PROBLEM DESCRIPTION ▸ Output all lines exactly.
Begin DATASET EXTRACT
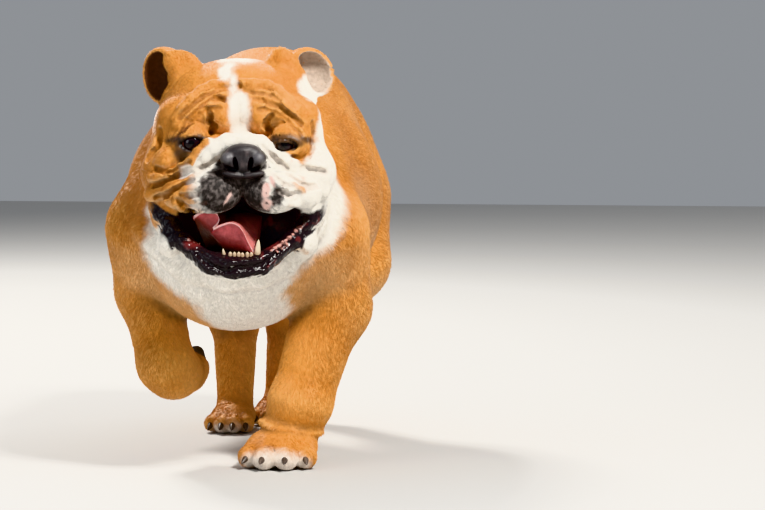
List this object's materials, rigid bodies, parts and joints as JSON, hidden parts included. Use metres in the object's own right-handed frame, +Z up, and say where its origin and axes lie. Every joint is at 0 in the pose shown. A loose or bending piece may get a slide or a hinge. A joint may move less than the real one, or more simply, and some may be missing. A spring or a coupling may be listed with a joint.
{
  "type": "english bulldog",
  "caption": "Life-size model of an English bulldog caught in mid-stride with a forepaw lifted, the mouth open and the tongue showing.",
  "frame": {"origin": "middle of the bounding box's underside, on the floor the paws stand on", "axes": "the dog faces -Y, its own left is +X and +Z is up"},
  "size_m": [0.2734, 0.6088, 0.4264],
  "materials": {
    "coat": "short smooth fawn and white coat",
    "nose_skin": "damp pebbled black skin",
    "eye": "wet dark brown",
    "lip": "moist black lip with ivory teeth",
    "tongue": "moist pink",
    "claw": "dark horn"
  },
  "bodies": {
    "root": {"head": "coat", "nose": "nose_skin", "left_eye": "eye", "right_eye": "eye", "right_ear": "coat", "left_ear": "coat", "lower_jaw": "lip", "tongue": "tongue", "neck": "coat", "trunk": "coat", "tail": "coat", "left_upper_arm": "coat", "left_forearm": "coat", "left_forepaw": "coat", "right_upper_arm": "coat", "right_forearm": "coat", "right_forepaw": "coat", "left_thigh": "coat", "left_hind_lower_leg": "coat", "left_hindpaw": "coat", "right_thigh": "coat", "right_hind_lower_leg": "coat", "right_hindpaw": "coat", "left_forepaw_claw_1": "claw", "left_forepaw_claw_2": "claw", "left_forepaw_claw_3": "claw", "left_forepaw_claw_4": "claw", "right_forepaw_claw_1": "claw", "right_forepaw_claw_2": "claw", "right_forepaw_claw_3": "claw", "right_forepaw_claw_4": "claw", "left_hindpaw_claw_1": "claw", "left_hindpaw_claw_2": "claw", "left_hindpaw_claw_3": "claw", "left_hindpaw_claw_4": "claw", "right_hindpaw_claw_1": "claw", "right_hindpaw_claw_2": "claw", "right_hindpaw_claw_3": "claw", "right_hindpaw_claw_4": "claw"}
  },
  "joints": []
}
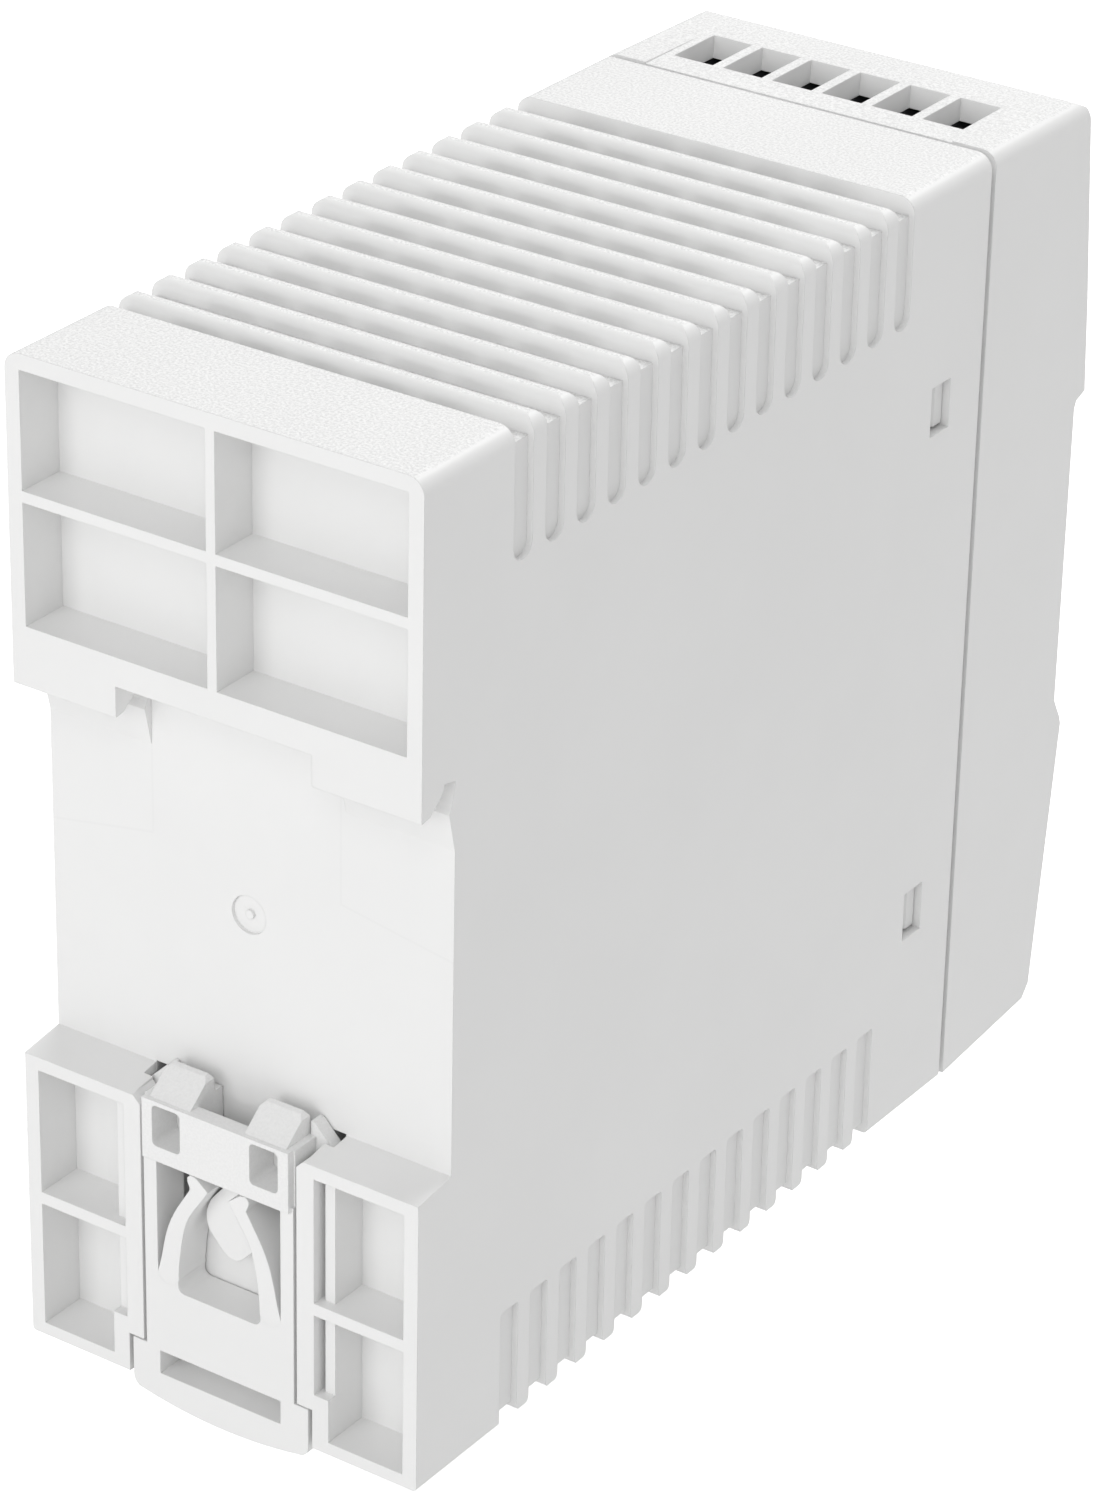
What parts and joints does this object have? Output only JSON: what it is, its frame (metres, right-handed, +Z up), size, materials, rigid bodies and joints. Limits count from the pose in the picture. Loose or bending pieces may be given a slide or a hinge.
End DATASET EXTRACT
EXERCISE SOLUTION ▸
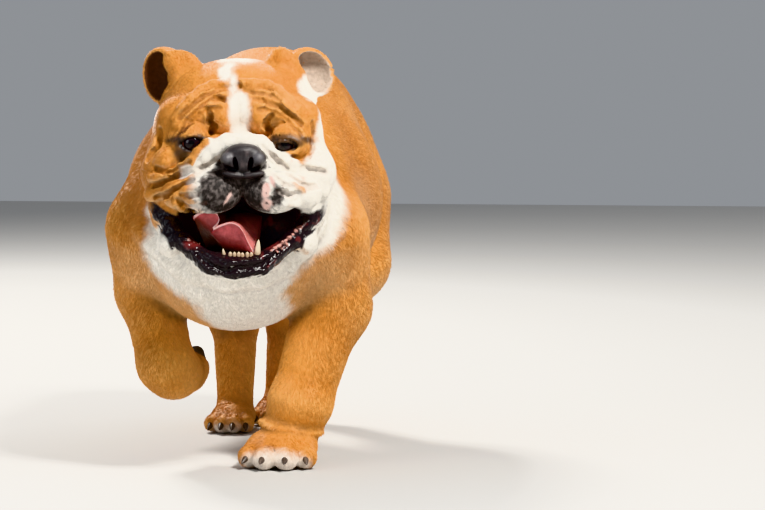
List this object's materials, rigid bodies, parts and joints as JSON, hidden parts included. Use metres in the object's own right-handed frame, +Z up, and say where its origin and axes lie. Every joint is at 0 in the pose shown. A loose or bending piece may get a slide or a hinge. A joint may move less than the real one, or more simply, and some may be missing. A spring or a coupling may be listed with a joint.
{
  "type": "english bulldog",
  "caption": "Life-size model of an English bulldog caught in mid-stride with a forepaw lifted, the mouth open and the tongue showing.",
  "frame": {"origin": "middle of the bounding box's underside, on the floor the paws stand on", "axes": "the dog faces -Y, its own left is +X and +Z is up"},
  "size_m": [0.2734, 0.6088, 0.4264],
  "materials": {
    "coat": "short smooth fawn and white coat",
    "nose_skin": "damp pebbled black skin",
    "eye": "wet dark brown",
    "lip": "moist black lip with ivory teeth",
    "tongue": "moist pink",
    "claw": "dark horn"
  },
  "bodies": {
    "root": {"head": "coat", "nose": "nose_skin", "left_eye": "eye", "right_eye": "eye", "right_ear": "coat", "left_ear": "coat", "lower_jaw": "lip", "tongue": "tongue", "neck": "coat", "trunk": "coat", "tail": "coat", "left_upper_arm": "coat", "left_forearm": "coat", "left_forepaw": "coat", "right_upper_arm": "coat", "right_forearm": "coat", "right_forepaw": "coat", "left_thigh": "coat", "left_hind_lower_leg": "coat", "left_hindpaw": "coat", "right_thigh": "coat", "right_hind_lower_leg": "coat", "right_hindpaw": "coat", "left_forepaw_claw_1": "claw", "left_forepaw_claw_2": "claw", "left_forepaw_claw_3": "claw", "left_forepaw_claw_4": "claw", "right_forepaw_claw_1": "claw", "right_forepaw_claw_2": "claw", "right_forepaw_claw_3": "claw", "right_forepaw_claw_4": "claw", "left_hindpaw_claw_1": "claw", "left_hindpaw_claw_2": "claw", "left_hindpaw_claw_3": "claw", "left_hindpaw_claw_4": "claw", "right_hindpaw_claw_1": "claw", "right_hindpaw_claw_2": "claw", "right_hindpaw_claw_3": "claw", "right_hindpaw_claw_4": "claw"}
  },
  "joints": []
}
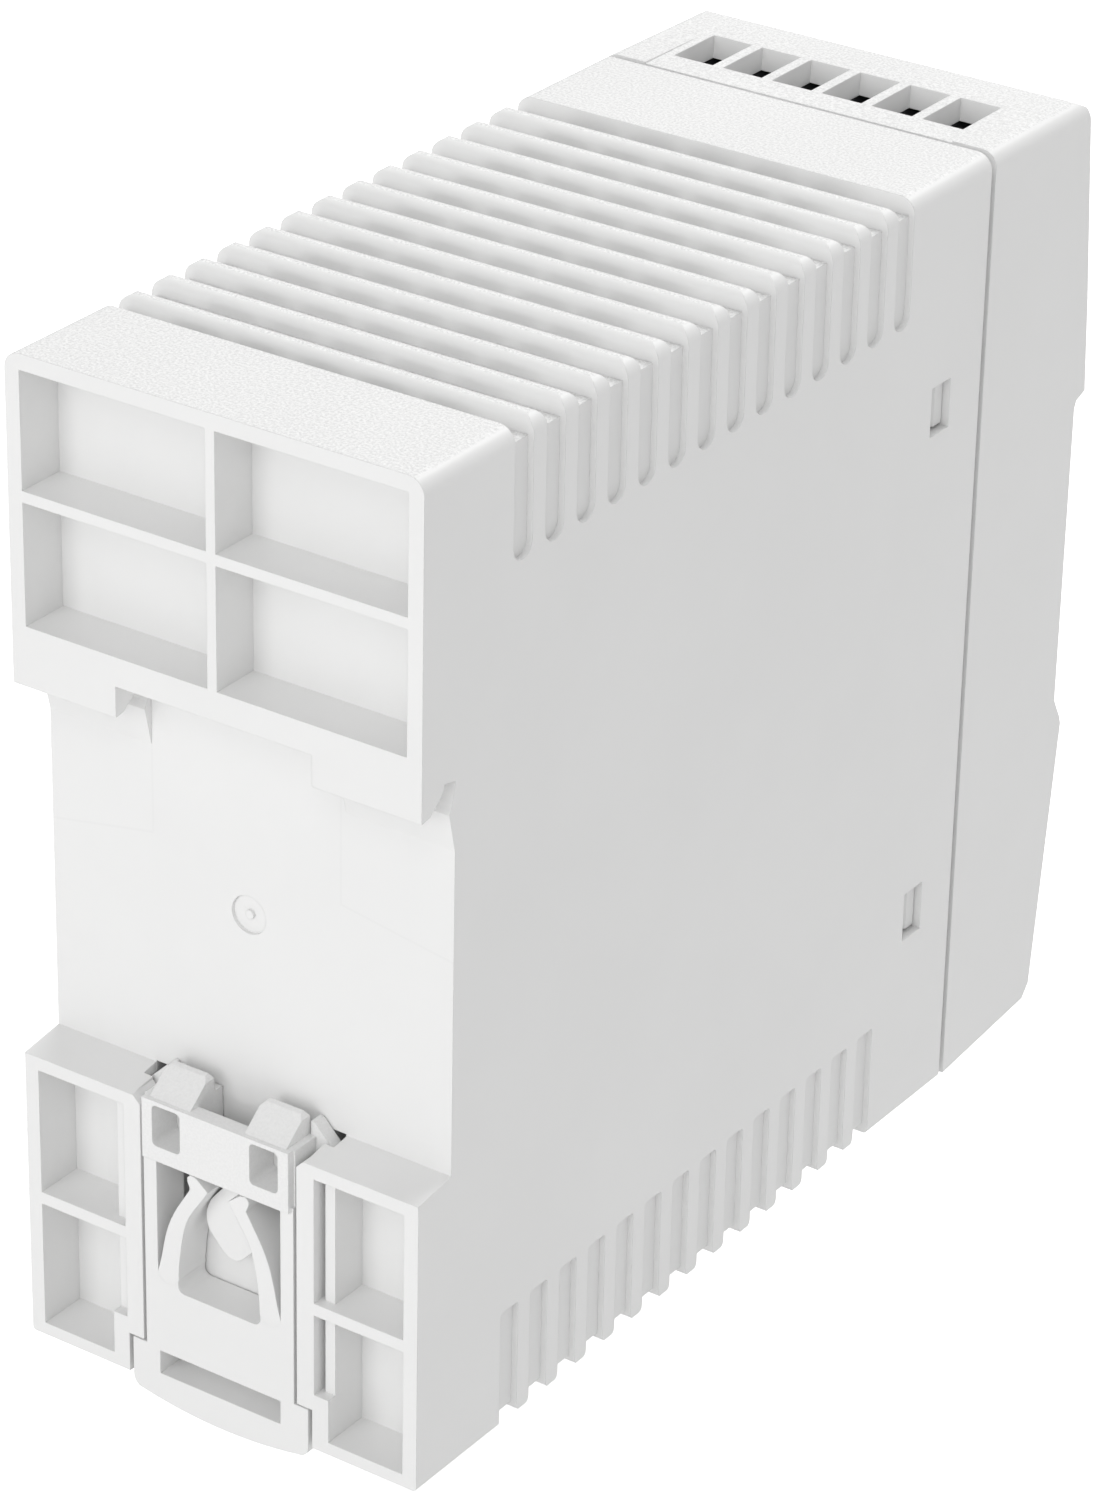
What parts and joints does this object have? Output only JSON: what it is, its frame (metres, right-handed, +Z up), size, materials, rigid bodies and joints. Limits count from the pose in the picture. Loose or bending pieces may be given a slide or a hinge.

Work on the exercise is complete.